Eventually, Campbell learns how to fit in at Jackson, by showing that she is willing to get down and dirty and dance with the rest of them.  But when she hears that Eva managed to take over the squad over at Truman, her spidey senses start to tingle.  She believes that the sophomore has totally single, white female-d her life, and sets on a path to take it back...starting with getting a squad together at Jackson.  Even though it is easier said than done, she manages to trick her fellow students into believing that there would be fame and fortune should they win, and the race is on between the two squads to take nationals.
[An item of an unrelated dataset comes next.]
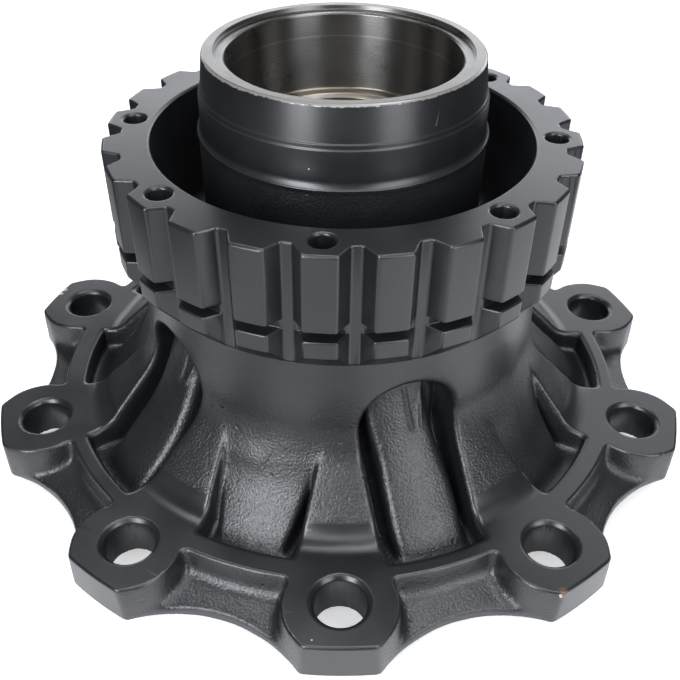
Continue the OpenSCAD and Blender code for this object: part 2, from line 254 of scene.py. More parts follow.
class HubShape:
    """Distance to the skin of the casting, as a function of radius, angle and height.

    Angles are measured from the first lug, which points to -Y, and grow to the right.
    """

    def __init__(self, sizes):
        self.s = sizes

        # Heights, each named after the face that lies there
        self.z_flange = sizes.spigot_height
        self.z_face = sizes.spigot_height + sizes.flange_thickness
        self.z_rim = self.z_face + sizes.neck_height
        self.z_ring = sizes.ring_height
        self.z_shelf = self.z_face - 12 * MM
        self.hollow_floor = self.z_face + 80 * MM

        # Radius inside which the ring is turned with the hollow
        self.hollow_edge = 94.4 * MM

        # Height at which the flange's sectors end and the ring's sectors start
        self.z_join = self.z_face + 70 * MM

        # Drum, and the corner from which the spokes fall at 45 degrees
        self.drum_top = 102.3 * MM
        self.drum_foot = 104.5 * MM
        self.tooth_foot = self.z_face + 93 * MM
        self.drum_end = self.tooth_foot - (sizes.tooth_radius - self.drum_top)
        self.corner = (self.drum_foot + 1 * MM, self.z_face + 32.7 * MM)
        self.slope_sum = sum(self.corner)

        # Rounding of a pocket's edges
        self.edge = 3 * MM

        # Patterns round the axle
        self.pitch = 2 * math.pi / sizes.stud_count
        self.tooth_turn = -4.8 * DEG
        self.tooth_pitch = 2 * math.pi / sizes.tooth_count
        self.screw_count = MOUNTS["ring_screws"]["dims"]["count"]
        self.screw_depth = 26 * MM
        self.bell_points = self.bell_section()
        self.ring_points = self.ring_section()

    def bell_section(self):
        """Half section of flange, spokes and drum."""
        s = self.s
        overlap = 20 * MM
        inner = 60 * MM
        foot_radius, foot_height = 16 * MM, 7 * MM
        foot = (self.slope_sum - self.z_face - foot_height, self.z_face + foot_height)
        reach = math.sqrt(foot_radius ** 2 - (foot_radius - foot_height) ** 2)
        middle = (foot[0] + reach, self.z_face + foot_radius)
        start = math.atan2(foot[1] - middle[1], foot[0] - middle[0]) / DEG
        drum_lean = math.atan2(self.drum_foot - self.drum_top, self.drum_end - self.corner[1])
        blend = 30 * MM
        tangent = blend * math.tan((45 * DEG - drum_lean) / 2)
        on_slope = (self.corner[0] + tangent / math.sqrt(2), self.corner[1] - tangent / math.sqrt(2))
        centre = (on_slope[0] + blend / math.sqrt(2), on_slope[1] + blend / math.sqrt(2))
        fillet = arc(centre, blend, 180 + drum_lean / DEG, 225, 16)
        low_edge, high_edge = 1 * MM, 0.6 * MM
        return [
            (inner, -overlap),
            (s.spigot_radius, -overlap),
            (s.spigot_radius, self.z_flange),
            (s.flange_radius - low_edge, self.z_flange),
            (s.flange_radius, self.z_flange + low_edge),
            (s.flange_radius, self.z_face - high_edge),
            (s.flange_radius - high_edge, self.z_face),
            *arc(middle, foot_radius, 270, start % 360, 20),
            *fillet[::-1],
            (self.drum_top, self.drum_end),
            (self.drum_top, self.z_ring),
            (inner, self.z_ring),
        ]

    def ring_section(self):
        """Half section of the toothed ring, with the slot for its clip."""
        tip, root = self.s.tooth_radius, self.s.root_radius
        inner = 80 * MM
        slot_low, slot_high = self.z_face + 102.05 * MM, self.z_face + 106.55 * MM
        slot_root = root + 0.6 * MM
        slot_edge, top_edge = 0.5 * MM, 0.7 * MM
        return [
            (inner, self.z_flange),
            (self.drum_foot, self.corner[1]),
            (self.drum_top, self.drum_end),
            (root, self.tooth_foot - (tip - root) - 1.6 * MM),
            (tip, self.tooth_foot),
            (tip, slot_low - slot_edge),
            (tip - slot_edge, slot_low),
            (slot_root, slot_low),
            (slot_root, slot_high),
            (tip - slot_edge, slot_high),
            (tip, slot_high + slot_edge),
            (tip, self.z_ring - top_edge),
            (tip - top_edge, self.z_ring),
            (inner, self.z_ring),
        ]

    def depth(self, along, z):
        """Depth below the plane of the spokes' tops."""
        return (self.slope_sum - along - z) / math.sqrt(2)

    def ended(self, pocket, r, z, wall_radius):
        """A pocket that ends at the height of the shelf and at an outer wall."""
        end = smooth_max(self.z_shelf - z, r - wall_radius, self.edge)
        return smooth_max(pocket, end, self.edge)

    def shallow_pocket(self, r, angle, z):
        """Pocket whose floor carries the drum on, with a groove along each spoke.

        The grooves widen downwards. The left one has a gentle side, and a fine ridge of
        flash at the border of the floor.
        """
        along, across = r * np.cos(angle), np.abs(r * np.sin(angle))
        left = 1 - ramp(r * np.sin(angle), -4 * MM, 4 * MM)
        above = z - self.z_face
        half = self.s.pocket_width / 2
        floor_depth = 7.6 * MM
        slope = (r + z - self.slope_sum + floor_depth * math.sqrt(2)) / math.sqrt(2)
        floor = smooth_min(r - self.corner[0], slope, 24 * MM)
        narrowest = 15.8 * MM
        floor_half = np.clip(narrowest + 0.25 * (above + 8 * MM), narrowest, half + 6 * MM)
        floor_half = floor_half + 2.5 * MM * left
        ribbed = smooth_max(floor, across - floor_half + 0.25 * floor, 3 * MM)
        steepness = 2.2 - 1.7 * left
        groove = floor + steepness * np.clip(half - floor_half + 2 * MM, 0, 12 * MM)
        solid = smooth_min(ribbed, groove, 2 * MM)
        flash = mound(across - floor_half - 1.5 * MM, 1.1 * MM) * ramp(above, 14 * MM, 22 * MM)
        solid = solid - left * 1.3 * MM * flash
        draft, top = 0.12, 45 * MM
        side = across - half + draft * self.depth(along, z)
        pocket = smooth_max(-solid, side, self.edge)
        pocket = self.ended(pocket, r, z, self.s.face_radius - 11.2 * MM)
        return smooth_max(pocket, above - top, self.edge)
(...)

Bring It On has a lot going for it.  You know when you see those cheerleading championships on ESPN and you think "How the hell do they do that"?  Well, imagine that, while the athletes sing AT THE SAME TIME.  In addition to having crazy choreography, the show has to have an ultra talented cast to pull it off.  Obviously they have one of the hardest working ensembles in the biz, although I do fear that an onstage accident is imminent.  Watching them pull it off is all kinds of amazing.  But they aren't the only ones worth watching.  Taylor Lowderman is an adorable lead, bringing her best Elle Woods to the part but still making it her own.  She has a lot to do here, and she pulls all of the singing, acting and acrobatics off with ease.  Adrienne Warren plays a solid foil turned friend in Danielle, although I do feel like hers is the role that would work best with "a name" in the part.  As Danielle's two besties, Ariana DeBose and Gregory Haney bring life to Nautica and La Cienaga- the former having the best voice in the show and the latter great comedic timing.  Ryann Redmond, Kate Rockwell and Nicolas Womak all bring the funny as well and it was great to see So You Think You Can Dance alum Neil Haskell making some money off of the "tricks" and charm he was criticized for having on the show.  Finally, Elle MeLemore rocked as Eva, a difficult part as we are meant to be uncertain as to the character's true intentions for the first 3/4 of the show and she pulled off all of Eva's transitional moments incredibly well.
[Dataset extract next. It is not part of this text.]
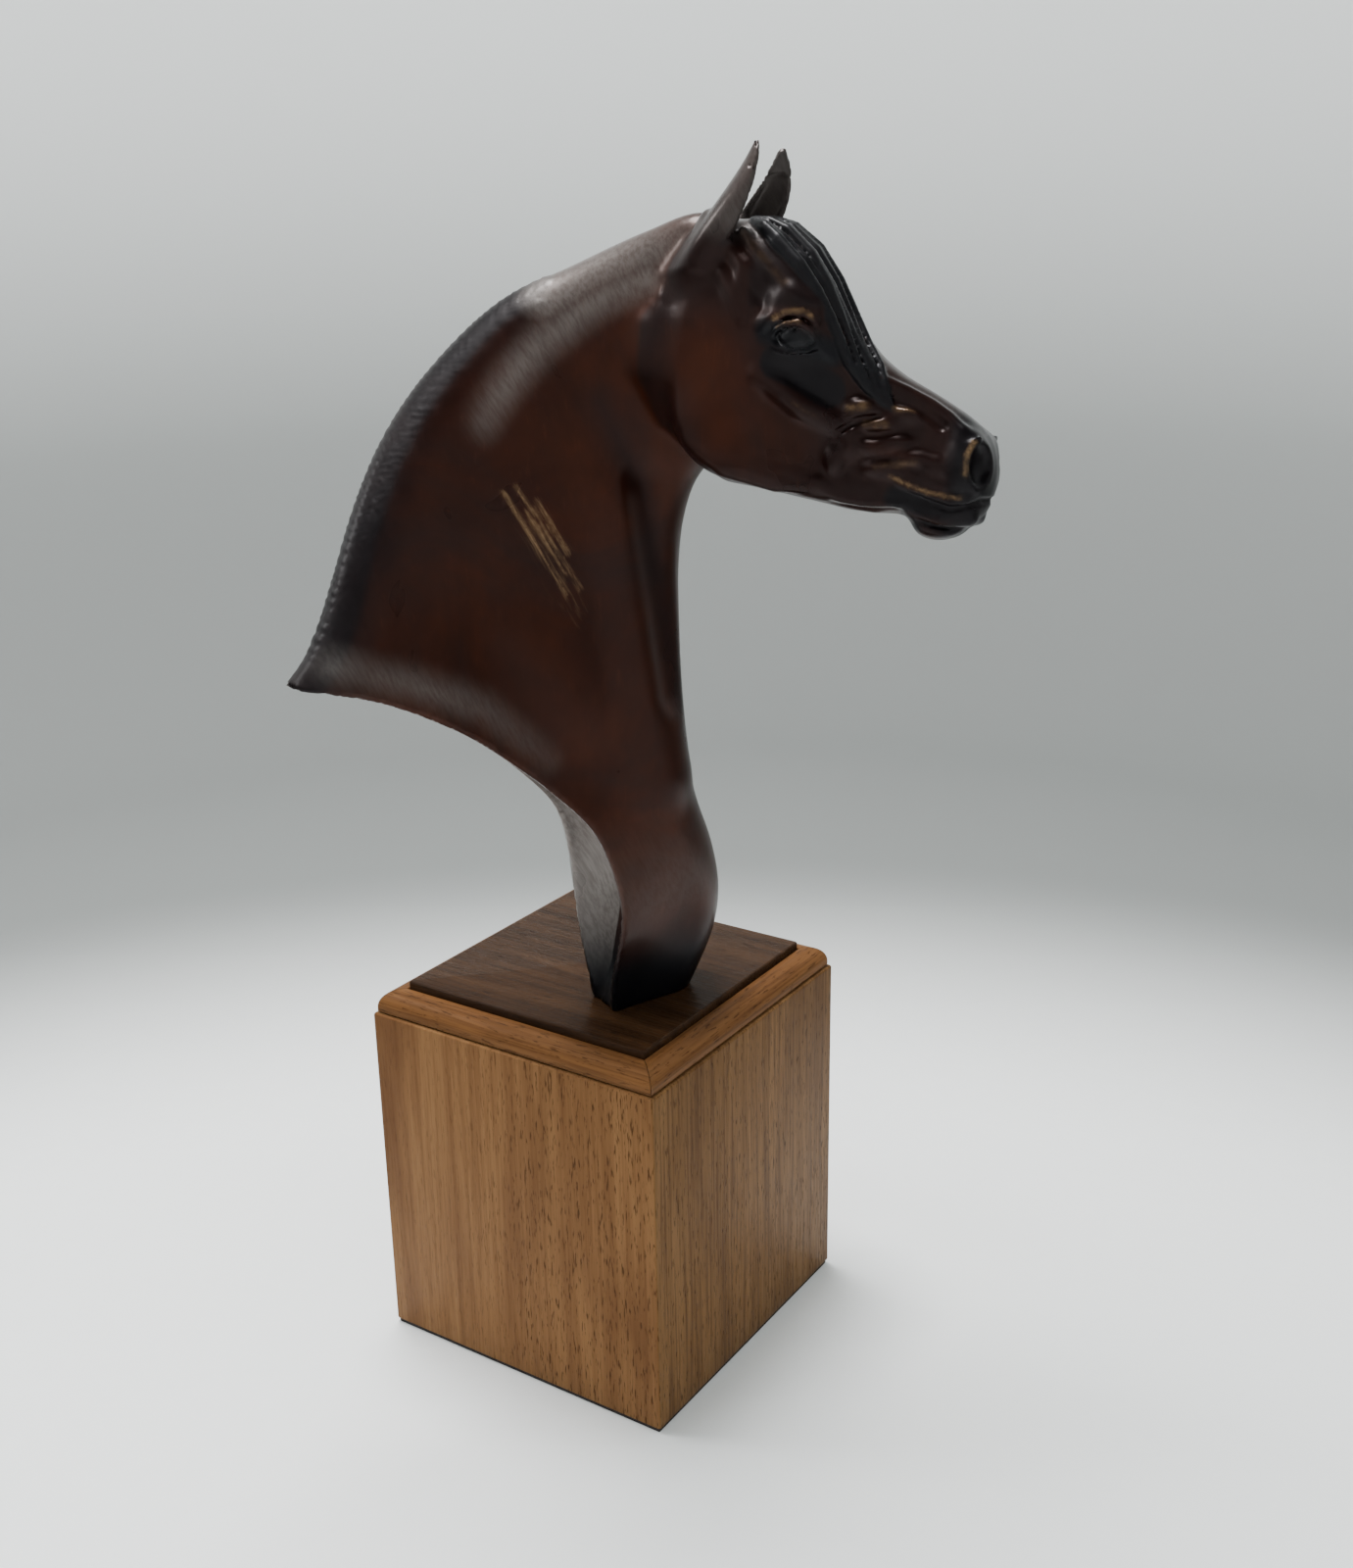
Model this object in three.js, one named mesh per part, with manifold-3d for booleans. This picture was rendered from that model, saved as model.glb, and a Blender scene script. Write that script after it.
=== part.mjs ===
import * as THREE from 'three';
import { mergeVertices } from 'three/addons/utils/BufferGeometryUtils.js';
import Module from 'manifold-3d';

const wasm = await Module();
wasm.setup();

// Driving dimensions in millimetres. Z is up, the floor is z = 0 and the plinth stands on the origin.
const plinthSide = 127;
const feltInset = 2.5;
const feltThickness = 1.5;
const feltCorner = 1;
const pieceGap = 0.3;
const boxHeight = 136;
const boxArris = 0.9;
const mouldingInset = 1.3;
const mouldingHeight = 8.6;
const mouldingRound = 6.6;
const panelInset = 10;
const panelRise = 2.9;
const panelArris = 0.7;
const cornerRound = 0.3;
const bustTurn = THREE.MathUtils.degToRad(33.3);

const boxTop = feltThickness + boxHeight;
const mouldingTop = boxTop + mouldingHeight;
const panelTop = mouldingTop + panelRise;

// The bust is drawn drawnHeight tall and made bustHeight tall; its walls keep their own sizes.
const bustHeight = 295.4;
const drawnHeight = 295.4;
const share = bustHeight / drawnHeight;

// The neck is drawn straight, then bent about an upright axis that stands over the foot.
const bendAxis = [14.5, -26.5];
const headingAtFoot = THREE.MathUtils.degToRad(36);
const headingAtPoll = THREE.MathUtils.degToRad(-22);
const bendStart = 12.7;
const bendEnd = 232.7;

// The head is rigid: it turns towards the near side and its far side hangs lower.
const headYaw = THREE.MathUtils.degToRad(-25);
const headRoll = THREE.MathUtils.degToRad(-7);
const headPivotHeight = 243.5;

// Bust landmarks: x forward from the bend axis, z up from the panel.
const neckOutline = [
  [-142, 130], [-128, 140.5], [-117.5, 152], [-107, 169.3], [-96.2, 187.4], [-82.8, 206.7],
  [-65.1, 226.5], [-41, 247.1], [-16.4, 258.5], [7.1, 268.3], [27.2, 274], [40, 268], [46, 250],
  [42, 225], [33, 203], [22, 189], [17.5, 176], [15.5, 160], [15, 143], [14.5, 114], [15.5, 96],
  [20, 76], [26, 58], [29.5, 40], [28.5, 24], [23.5, 9], [15, -6], [4, -14], [-20, -14], [-42, 0],
  [-46, 30], [-60, 66], [-92, 97], [-125, 116],
];

const headOutline = [
  [26, 262], [37.4, 271.5], [53.5, 270.5], [64, 263.5], [72, 253.5], [79, 242.5], [86, 233.5],
  [94.5, 227], [107, 220.5], [118, 214], [123.5, 209], [126, 202], [126, 194], [123.5, 186.5],
  [118.5, 181.8], [112, 178.5], [105.4, 178.8], [98.7, 184], [90, 184.4], [81.1, 184.8],
  [67.4, 187.4], [52.2, 190], [40.6, 191.5], [30, 196], [22.5, 205], [19.5, 218], [20.5, 240],
];

// The edge of the open underside, from below the foot up to beyond the withers.
const cutLine = [
  [-17, -30], [-18.5, -3], [-20.5, 20], [-20.8, 40], [-22.5, 55], [-28.6, 73.5], [-43.6, 91],
  [-58, 104], [-71.6, 115], [-85, 123.5], [-97, 129], [-111.6, 134], [-126, 136.5], [-160, 140],
];

// Half thickness and edge rounding at chosen places: x, z, half thickness, rounding.
const neckBuild = [
  [12, 258, 9.5, 12], [-20, 244, 12, 14], [-60, 212, 13, 15], [-90, 182, 12, 16], [-112, 150, 11, 13],
  [2, 225, 15, 16], [-35, 205, 18.5, 22], [-60, 170, 18.5, 24], [-85, 145, 13.5, 20],
  [4, 195, 15.5, 13], [-8, 168, 18, 15], [-30, 160, 20.5, 22], [0, 130, 20.5, 17], [-30, 125, 20, 22],
  [-60, 120, 13, 22], [-45, 96, 13.5, 20], [-27, 74, 16.5, 20], [0, 90, 22, 19], [14, 62, 22.5, 20],
  [-14, 45, 21.5, 20], [12, 34, 19.5, 18], [4, 20, 13.5, 14], [0, 8, 8.5, 10], [0, -8, 6, 8],
];

const headBuild = [
  [36, 264, 9, 9], [52, 258, 15, 9], [62, 248, 18.5, 9], [66, 236, 18.5, 9], [78, 230, 13.5, 8],
  [90, 221, 9.5, 6], [106, 213, 8, 6], [118, 206, 9, 7], [46, 240, 17.5, 9], [38, 218, 18, 8],
  [46, 198, 16.5, 7], [70, 217, 15.5, 8], [84, 208, 12.5, 8], [98, 202, 11, 7], [112, 198, 11.5, 7],
  [120, 194, 10.5, 7], [112, 186, 8.5, 6], [84, 192, 10, 6], [64, 196, 13, 7], [24, 225, 15.5, 8],
];

const rimWall = 2.4;
const troughDepth = 0.85;
const troughCentre = [-105, 0];
const farRimShift = 0.22;

const earBase = [30, 8, 252.5];
const earTip = [47.6, 10.2, 295];
const earForwardBow = 2.7;
const earOutwardBow = 3;
const earHalfWidth = 8.6;
const earDepth = 7.6;
const earWall = 1.9;
const earOpening = THREE.MathUtils.degToRad(55);

const clamp01 = (v) => Math.min(1, Math.max(0, v));

function smoothMin(a, b, k) {
  const h = clamp01(0.5 + (0.5 * (b - a)) / k);
  return b + (a - b) * h - k * h * (1 - h);
}

function smoothMax(a, b, k) {
  return -smoothMin(-a, -b, k);
}

function curveThrough(points, closed, perSpan) {
  const curve = new THREE.CatmullRomCurve3(
    points.map(([x, z]) => new THREE.Vector3(x, z, 0)), closed, 'centripetal');
  return curve.getPoints(points.length * perSpan).map((p) => [p.x, p.y]);
}

// How far a point lies inside a closed outline, negative outside it.
function depthInside(points) {
  return (x, z) => {
    let best = Infinity;
    let inside = false;
    points.forEach(([ax, az], i) => {
      const [bx, bz] = points[(i + 1) % points.length];
      const ex = bx - ax;
      const ez = bz - az;
      const t = clamp01(((x - ax) * ex + (z - az) * ez) / (ex * ex + ez * ez || 1));
      best = Math.min(best, (x - ax - t * ex) ** 2 + (z - az - t * ez) ** 2);
      if ((az > z) !== (bz > z) && x < ax + ((z - az) / ez) * ex) inside = !inside;
    });
    return (inside ? 1 : -1) * Math.sqrt(best);
  };
}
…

One of my favorite things about Bring It On was, as you may have just noticed, that there are a lot of characters in this show.  There are two schools filled with people, not all of whom are even on the squad.  And yet it is really easy to know who all of them are.  They are distinct individuals and each one plays a part in the story.  This is one of the most successful aspects of the book.  I also appreciated that I wasn't truly able to predict where the story was going, which took me along for the ride.  There is a fully fleshed out story here, which a lot of musicals of late have been lacking.  A great deal of the characters get their own individual arcs, which is lovely to see as well and makes you feel like you have been on an actual journey.

The other great thing about the show was the music.  My two favorite music writers of the theater scene right now are Lin Manuel Miranda, who won a Tony for In The Heights and Tom Kitt who  too won a Tony for Next To Normal and wrote the kick ass orchestrations for American Idiot.  Bring It On's music is written by both men.  There are lots of great production numbers and a few excellent ballads.  There were no legit sleeper songs, which I really appreciated.  Miranda's trademark rap made its way into the show as well and it surprisingly worked.  And the almost Disney-esque hopeful tone to many of the numbers really worked with what the story was about and who the protagonist was.  It was a large part of what made it such a fun night at the theater.
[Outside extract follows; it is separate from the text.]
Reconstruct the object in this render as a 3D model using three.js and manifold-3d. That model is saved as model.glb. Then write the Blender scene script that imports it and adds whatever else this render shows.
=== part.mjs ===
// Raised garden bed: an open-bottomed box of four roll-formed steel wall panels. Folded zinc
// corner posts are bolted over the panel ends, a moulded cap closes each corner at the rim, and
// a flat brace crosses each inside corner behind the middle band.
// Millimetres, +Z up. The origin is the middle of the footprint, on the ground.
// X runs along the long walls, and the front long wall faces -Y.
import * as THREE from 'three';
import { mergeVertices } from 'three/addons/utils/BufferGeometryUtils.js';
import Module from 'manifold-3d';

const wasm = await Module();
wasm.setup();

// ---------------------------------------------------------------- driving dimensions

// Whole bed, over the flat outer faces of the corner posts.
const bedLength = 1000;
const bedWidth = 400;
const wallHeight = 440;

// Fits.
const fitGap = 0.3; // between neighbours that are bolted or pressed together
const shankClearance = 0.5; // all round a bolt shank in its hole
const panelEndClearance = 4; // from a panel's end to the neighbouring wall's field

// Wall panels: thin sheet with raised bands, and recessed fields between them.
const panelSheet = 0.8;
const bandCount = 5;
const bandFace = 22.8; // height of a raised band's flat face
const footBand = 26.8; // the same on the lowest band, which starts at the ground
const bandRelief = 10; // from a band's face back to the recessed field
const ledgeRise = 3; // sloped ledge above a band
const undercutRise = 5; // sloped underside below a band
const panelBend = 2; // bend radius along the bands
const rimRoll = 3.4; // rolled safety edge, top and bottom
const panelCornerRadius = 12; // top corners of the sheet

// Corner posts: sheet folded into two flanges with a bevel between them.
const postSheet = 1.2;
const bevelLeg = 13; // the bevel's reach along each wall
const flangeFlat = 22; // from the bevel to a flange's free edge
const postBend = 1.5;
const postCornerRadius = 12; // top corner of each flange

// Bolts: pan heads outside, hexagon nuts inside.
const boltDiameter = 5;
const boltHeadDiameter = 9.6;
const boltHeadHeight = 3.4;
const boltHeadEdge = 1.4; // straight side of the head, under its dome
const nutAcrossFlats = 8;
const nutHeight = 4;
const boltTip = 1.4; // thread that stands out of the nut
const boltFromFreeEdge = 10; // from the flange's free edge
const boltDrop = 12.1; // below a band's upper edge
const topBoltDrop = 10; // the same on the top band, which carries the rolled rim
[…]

All that being said, Bring It On wasn't perfect.  The show could afford to be tightened a little bit.  For the first twenty minutes, before Campbell gets redistricted, I was certain that there would be no actual conflict and that we would just watch pretty people do pretty things for a few hours. (Which I don't need...that's why I watch the CW) I'm glad that it didn't turn out that way, but it was a looonnngg time to wait for a plot to start.  There are also tiny logic problems, like the fact that we never are actually told that Campbell and her boyfriend break up when they both move on to someone else or that Eva is able to surpass Kylar as captain because Kylar was sick...except that she comes back to the squad yet Eva remains in charge.  These things don't matter much in the grand scheme of things but they do take away a little from the show.  I also didn't love the love storyline between Campbell and the music loving boy at her new school, mostly because he seemed underdeveloped and unrelated to all of the rest of the action.  I understand that its a peppy musical and romance seems needed but I wish it was with a more fleshed out and integrated character.  In addition, as much as I loved the music, Act 1 was heavy on the big production numbers which made the excess of the smaller numbers in Act 2 feel uneven.  They need to spread everything around a little more..create some hills and valleys of musical magic.  They have all the parts, they just need to figure out how to put it together.

Despite all of these problems, one thing remains clear...Bring It On is FUN.  It may not have a great deal of deeper meaning or be the most perfectly structured thing to hit the stage but it does keep you entertained for a few hours.  Are we looking at a Best Musical Tony contender here?  Probably not.  But if you are in Los Angeles and are looking for something to do, get your butt down to the Ahmanson.  Yes, it will be annoying when people think you just saw someone try to be Kirsten Dunst on stage and you will need to explain otherwise, but trust me.  It will be worth it.